I'm freaked. If what we're doing is so legal, why the subterfuge?
"It just looks better," Neil mumbles under his breath.
The theme from Midnight Express reeling through the tortured corridors of my mind, I step up to the inspector's desk.

To call my passage through customs "anticlimactic" would be overstating the case. There were no drug-sniffing dogs. No drawn guns. Not even a rubber glove.

Instead, the uninterested inspector simply flipped open the bag I was carrying, hardly bothering to look inside before waving me through.

A few days later, Neil and I rehash our adventure. After a few minutes of chitchat, he asks whether I was up for another "Halcion holiday."
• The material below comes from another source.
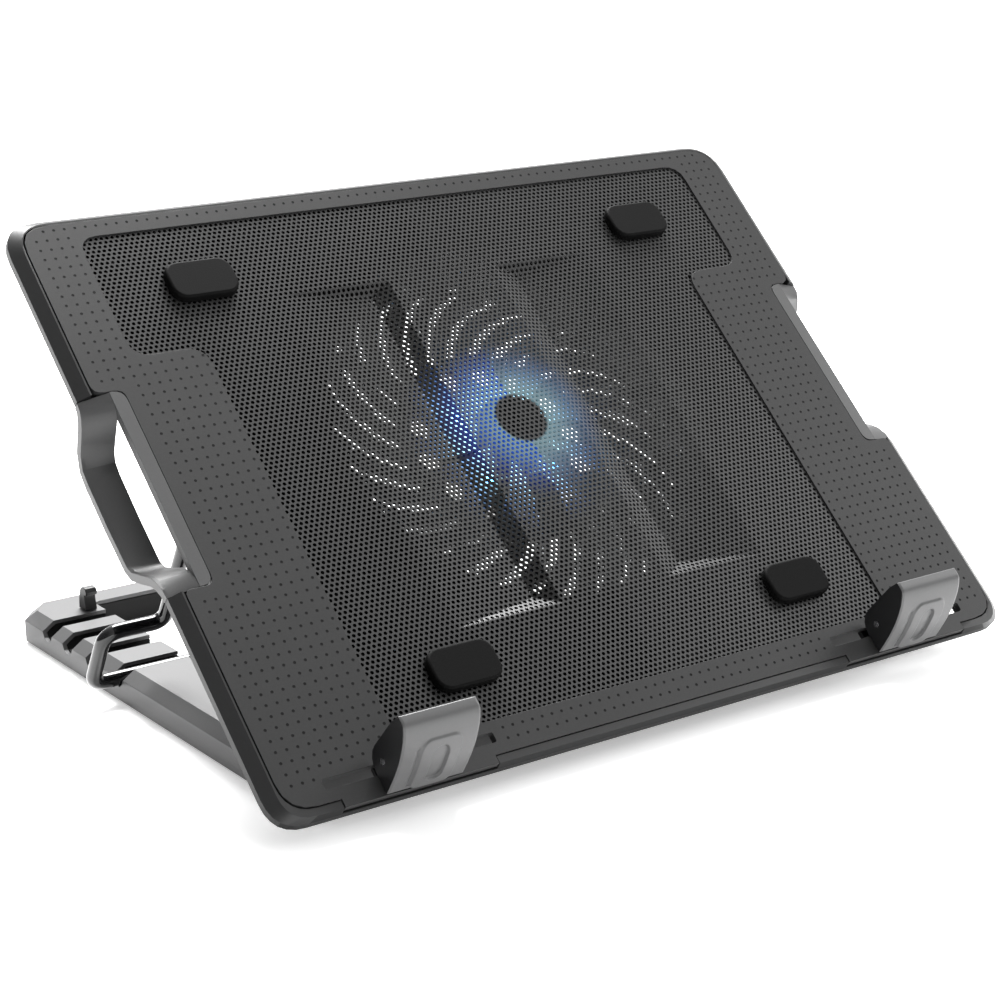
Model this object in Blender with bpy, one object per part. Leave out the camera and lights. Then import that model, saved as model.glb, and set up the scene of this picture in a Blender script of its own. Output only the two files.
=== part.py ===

I tell him I'll pass. Although there's certainly an element of fantasy about walking into a drugstore and writing your own ticket, the reality of the situation had been downright depressing. Add to that the inconvenience of spending seven hours in a van and the gain simply wasn't worth the pain--or the painkiller.

To my surprise, Neil--Senor Pill Popper himself--agrees. In fact, he even seems relieved when I tell him I'm not interested in making a return trip.

"The travel is a hassle," he concedes. Reluctantly, he also admits that "there is some truth to the story that when you have all these pills lying around, you take 'em."

He tells me how Oscar had become so dependent on Valium that he'd take three ten-milligram tabs each morning just to start the day.

And Neil himself? Well, there was that little problem with the amphetamines.
"After I discovered those diet pills, I could understand why chubby moms are so eager to get their hands on them," explains Neil. "Within 15 minutes, you are finding new uses for those vacuum-cleaner attachments. You have the drapery tool out and you are 16 again."

He sighs. "The good news is I went down three pant sizes. The bad news is I just couldn't stop vacuuming. I guess the trick is learning that you must respect these drugs."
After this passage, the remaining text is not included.